Last summer, East Cleveland Mayor Gary Norton Jr. submitted petitions to the Cuyahoga County elections board, supporting a merger with Cleveland. Most city council members and many residents have been against that happening. But it appears they are now viewing a merger as the last option.

"The city is in financial crisis, we don't have money and we see it every day," said East Cleveland city council president Thomas Wheeler.

Almost any place you go in East Cleveland, the financial struggles are obvious, with vacant homes and buildings across the city.

"East Cleveland's a great place, it's a great city and we do all we can to make sure people get great services," Wheeler said.

Thursday evening, in an executive session behind closed doors, city council members met to explore creating a commission and what their qualifications should be. It would be made up of people from both East Cleveland and Cleveland to work out details of a possible merger between the two cities.

Wheeler says they also want to hire a firm to see if there is any other way East Cleveland can be saved.

"We're gonna get them to come in and exhaust every avenue to see if there's any other options left, and if not, then council will support the merger," Wheeler said.

"I think our city council is doing its good work; I think they're being very diligent about studying these issues and I think they're doing the right thing by considering the appointment of a commission," said East Cleveland Mayor Gary Norton Jr.

Norton has been openly supporting a merger for almost a year.
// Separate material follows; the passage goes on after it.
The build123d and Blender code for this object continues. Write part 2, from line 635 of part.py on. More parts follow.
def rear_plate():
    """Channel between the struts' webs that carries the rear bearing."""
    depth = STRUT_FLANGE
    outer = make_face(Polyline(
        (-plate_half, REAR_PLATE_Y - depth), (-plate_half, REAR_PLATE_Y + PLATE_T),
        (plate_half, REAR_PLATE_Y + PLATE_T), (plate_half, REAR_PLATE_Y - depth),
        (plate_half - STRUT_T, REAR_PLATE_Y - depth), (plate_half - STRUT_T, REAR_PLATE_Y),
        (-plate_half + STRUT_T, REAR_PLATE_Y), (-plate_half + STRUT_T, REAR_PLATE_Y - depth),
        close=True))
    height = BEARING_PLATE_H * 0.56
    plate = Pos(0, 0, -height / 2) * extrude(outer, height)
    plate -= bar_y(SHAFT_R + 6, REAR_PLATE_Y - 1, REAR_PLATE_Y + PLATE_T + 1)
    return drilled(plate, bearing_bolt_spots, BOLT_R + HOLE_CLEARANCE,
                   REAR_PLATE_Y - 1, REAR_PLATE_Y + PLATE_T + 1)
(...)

He says the city is already considering filing for bankruptcy and sees no other way to offer residents and businesses quality services.

"When your revenue is challenged like East Cleveland's is today, you will be forced to cut and cut and cut away critical services like police, fire and even rubbish pick up, and certainly street resurfacing," said Norton.
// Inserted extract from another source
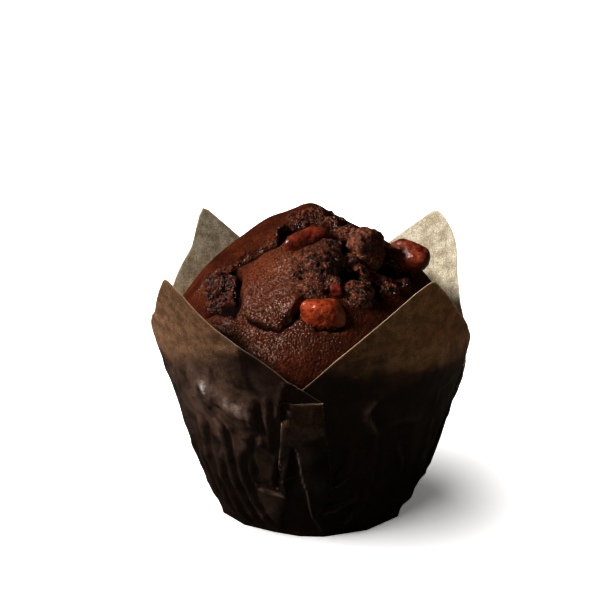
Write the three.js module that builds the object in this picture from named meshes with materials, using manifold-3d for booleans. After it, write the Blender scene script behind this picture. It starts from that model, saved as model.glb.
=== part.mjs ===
// A chocolate muffin with nuts, baked in a folded tulip paper.
// Millimetres, +Z up. The origin is the centre of the flat base, and -Y is the front.

import * as THREE from "three";
import { mergeVertices } from "three/addons/utils/BufferGeometryUtils.js";
import Module from "manifold-3d";

// Driving dimensions.
const BASE_RADIUS = 26; // outside of the paper where it meets the table
const WALL_LEAN = 16.9; // degrees that the paper wall leans out from upright
const PAPER = 0.4; // thickness of the paper
const GAP = 0.3; // between neighbouring pieces
const FOLD_TOP = 41.8; // slant height of the top of each folded pleat
const FOLD_POINT = 6.3; // slant height where a pleat closes to a point
const FOLD_RISE = 1.1; // how far the folded layers of a pleat stand out
const RIM_LOW = 45; // lowest slant height of the rim, between two petals
const CRUST_EDGE = 45; // height where the crust leaves the paper
const DOME_RISE = 32.4; // height of the plain dome over its edge
const MM_PER_DEGREE = 0.768; // along the rim, at the middle height of the petals

// The four petals of the rim: a tip at a slant height, and how steeply the edge falls on each side.
const PETALS = [
  { azimuth: -138, tip: 73.3, fallBefore: 1, fallAfter: 0.88, blunt: 3.5 },
  { azimuth: -54.9, tip: 74.2, fallBefore: 0.97, fallAfter: 0.73, blunt: 1 },
  { azimuth: 42, tip: 73.4, fallBefore: 0.97, fallAfter: 0.74, blunt: 1.5 },
  { azimuth: 129.2, tip: 72.2, fallBefore: 0.97, fallAfter: 1.1, blunt: 1 },
];

// Where the paper is folded over itself, one pleat between each pair of petals.
const PLEAT_AZIMUTHS = [-93, -8, 85, 171];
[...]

Mayor Norton says he believes Cleveland could also benefit from a merger since East Cleveland borders the fast-growing University Circle area.
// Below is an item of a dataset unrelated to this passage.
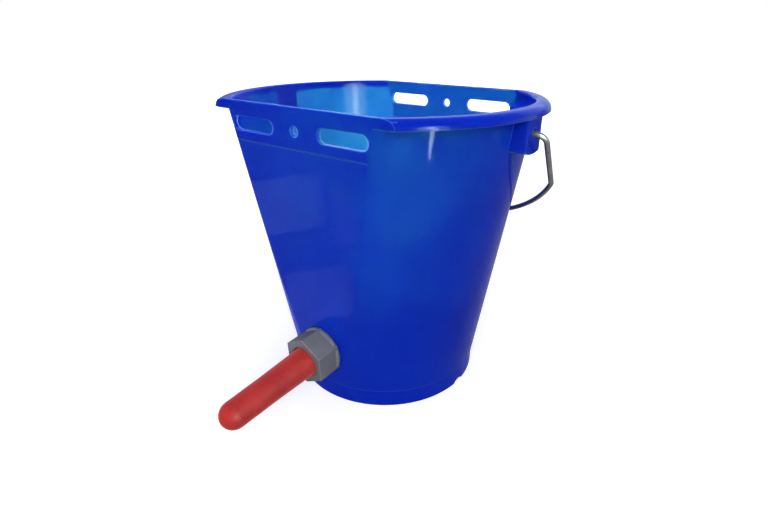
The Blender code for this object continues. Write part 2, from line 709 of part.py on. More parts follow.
def teat(frame, finish):
    """The hollow rubber teat: clamped flange, slightly waisted stem and round tip with its orifice."""
    root = NUT_OPENING - GAP - TEAT_DROP
    dome = TEAT_REACH - TEAT_TIP_RADIUS
    flare_end = NUT_END + 6 * MM
    waist = (flare_end + dome) / 2
    inner_tip = TEAT_TIP_RADIUS - TEAT_WALL
    outer_start = math.asin(TEAT_ORIFICE / TEAT_TIP_RADIUS)
    inner_start = math.asin(TEAT_ORIFICE / inner_tip)
    outside = [(TEAT_FLANGE_RADIUS, TEAT_START), (TEAT_FLANGE_RADIUS, TEAT_FLANGE_END)]
    outside += [(root, TEAT_FLANGE_END), (root, NUT_END)]
    outside += [((root + TEAT_ROOT_RADIUS) / 2, NUT_END + 2 * MM), (TEAT_ROOT_RADIUS, flare_end)]
    outside += [(TEAT_WAIST_RADIUS, waist)]
    outside += arc((0.0, dome), TEAT_TIP_RADIUS, 0.0, math.pi / 2 - outer_start, 8)
    inside = arc((0.0, dome), inner_tip, math.pi / 2 - inner_start, 0.0, 6)
    inside += [(TEAT_WAIST_RADIUS - TEAT_WALL, waist), (TEAT_ROOT_RADIUS - TEAT_WALL, flare_end)]
    inside += [(TEAT_ROOT_RADIUS - TEAT_WALL, TEAT_START)]
    made = revolve("teat", (outside + inside)[::-1], ROUND_SEGMENTS, frame)
    # The soft teat sits a little low in the nut and droops about its flange.
    hinge = Matrix.Translation((0.0, 0.0, TEAT_FLANGE_END))
    droop = Matrix.Rotation(TEAT_SAG, 4, "X")
    made.matrix_local = Matrix.Translation((0.0, -TEAT_DROP, 0.0)) @ hinge @ droop @ hinge.inverted()
    made.data.materials.append(finish)
    return made


for old in list(bpy.data.objects):
    bpy.data.objects.remove(old)

blue = material("bucket_blue", (0.01, 0.07, 0.50), 0.22)
wire = material("galvanised_wire", (0.52, 0.52, 0.50), 0.38, 1.0)
grey = material("nut_grey", (0.17, 0.18, 0.19), 0.45)
red = material("teat_red", (0.50, 0.045, 0.045), 0.55)
white = material("valve_white", (0.75, 0.75, 0.72), 0.40)
black = material("gasket_black", (0.02, 0.02, 0.02), 0.60)
ivory = material("ball_ivory", (0.80, 0.78, 0.70), 0.30)
natural = material("retainer_natural", (0.70, 0.70, 0.68), 0.40)

valve = valve_frame()
bpy.context.view_layer.update()
bucket_shell(valve, blue)
bail_handle(wire)
valve_body(valve, white)
wall_gasket(valve, black)
check_ball(valve, ivory)
ball_retainer(valve, natural)
union_nut(valve, grey)
teat(valve, red)
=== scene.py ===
"""Calf feeding bucket: the dressed model, its studio and its camera, in metres with +Z up.

The bucket's axis is the Z axis and its foot stands on z = 0. The flat side with the valve and teat faces -Y,
the other flat side faces +Y, and the ears that carry the bail stand at +X and -X.
"""

import math

import bmesh
import bpy
import numpy as np
from mathutils import Euler, Matrix, Vector


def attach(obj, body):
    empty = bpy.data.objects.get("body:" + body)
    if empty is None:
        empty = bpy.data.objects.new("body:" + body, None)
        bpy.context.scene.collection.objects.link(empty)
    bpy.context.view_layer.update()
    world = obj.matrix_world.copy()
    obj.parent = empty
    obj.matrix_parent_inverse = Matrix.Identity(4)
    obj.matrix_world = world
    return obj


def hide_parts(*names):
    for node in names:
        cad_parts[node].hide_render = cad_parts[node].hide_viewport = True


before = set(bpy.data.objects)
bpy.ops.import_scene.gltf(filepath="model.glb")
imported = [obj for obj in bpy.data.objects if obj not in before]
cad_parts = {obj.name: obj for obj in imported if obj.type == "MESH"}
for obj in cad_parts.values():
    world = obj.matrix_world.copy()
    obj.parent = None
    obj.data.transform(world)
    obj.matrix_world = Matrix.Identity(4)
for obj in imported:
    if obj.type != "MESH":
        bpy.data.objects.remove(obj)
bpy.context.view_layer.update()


# The bucket is one injection moulding in glossy, slightly translucent blue polypropylene. Two sides of its
# tapered wall are flat and end in a proud band with two slots and a hole. The rim is rolled outwards on the
# round sides, and the ears are pockets that hang under it.

MM = 0.001
HEIGHT = 265 * MM
TOP_RADIUS = 130.4 * MM
BASE_RADIUS = 87.9 * MM
WALL = 3.0 * MM
CORNER_RADIUS = 7.0 * MM
FLAT_BASE = 89.4 * MM
FLAT_LEDGE = 103.9 * MM
BAND_HEIGHT = 31.5 * MM
BAND_FLAT = 105.1 * MM
BAND_WALL = 3.6 * MM
LEDGE_RISE = 1.2 * MM
LEDGE_Z = HEIGHT - BAND_HEIGHT
FOOT_RADIUS = 89.6 * MM
FOOT_HEIGHT = 16.3 * MM
FOOT_STEP = 0.4 * MM
FOOT_WALL = 2.8 * MM
BASE_PLATE = 3.2 * MM
BASE_FILLET = 6.0 * MM
NOTCH_WIDTH = 13.0 * MM
NOTCH_HEIGHT = 3.0 * MM
RIM_RADIUS = 140.1 * MM
RIM_ROUND = 7.2 * MM
RIM_WALL = 2.9 * MM
RIM_WEB = 2.6 * MM
RIM_SOFT = 2.2 * MM
BAND_SOFT = 0.9 * MM
RIM_BOTTOM = HEIGHT - RIM_ROUND
SLOT_INNER = 23.3 * MM
SLOT_OUTER = 70.7 * MM
SLOT_WIDTH = 11.3 * MM
SLOT_Z = HEIGHT - 17.3 * MM
HOLE_RADIUS = 4.05 * MM
EAR_FACE = 139.3 * MM
EAR_HALF_WIDTH = 12.3 * MM
EAR_DEPTH = 32.8 * MM
EAR_CORNER = 3.0 * MM
EAR_BOW = 46.0 * MM
EAR_EDGE = 1.5 * MM
EAR_WALL = 2.8 * MM
EAR_COVER = 0.5 * MM
PIVOT_Z = HEIGHT - 18.0 * MM
PIVOT_HOLE = 3.3 * MM
WIRE_RADIUS = 2.2 * MM
PLAY = 0.3 * MM
VALVE_HEIGHT = 52.4 * MM
VALVE_LEAN = math.atan2(FLAT_LEDGE - FLAT_BASE, LEDGE_Z)
BODY_RADIUS = 16.7 * MM
RIM_STEPS = 360
BORE_STEPS = 96
HOLE_STEPS = 48
EDGE_STEPS = 8
ARC_STEPS = 56
FILLET_STEPS = 12
FLAT_STEPS = 22
WALL_RINGS = 25
RING_CROWDING = 1.6
SPARE = 0.1 * MM
WEB_SPARE = 0.5 * MM
BRINK = 0.05 * MM
MERGE_WITHIN = 0.015 * MM
SLIVER = 0.001 * MM
BLUE_DEEP = (0.0010, 0.015, 0.41, 1.0)
BLUE_CLEAR = (0.0020, 0.024, 0.47, 1.0)
BLUE_EDGE_HIGHLIGHT = (0.08, 0.19, 0.66, 1.0)
BLUE_ROUGHNESS = (0.06, 0.10)


def wall_radius(z):
    """Outer radius of the tapered wall: straight from the base radius to the top radius over the height."""
    return BASE_RADIUS + (TOP_RADIUS - BASE_RADIUS) * z / HEIGHT


def lower_flat(z):
    """Distance of a flat side's outer face from the axis, straight from the base to the ledge."""
    return FLAT_BASE + (FLAT_LEDGE - FLAT_BASE) * z / LEDGE_Z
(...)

"Literally, we could build a neighborhood and a community that's one of the coolest places in Northeast Ohio to live...it just doesn't exist today because the cities are separate," Norton said.

The state of Ohio could pitch in money to help out, if the two cities agree to merge.

Some residents were angry with council members because they met in executive session and did not allow the public to listen in or comment.

Wheeler says they consider the discussions personnel a matter.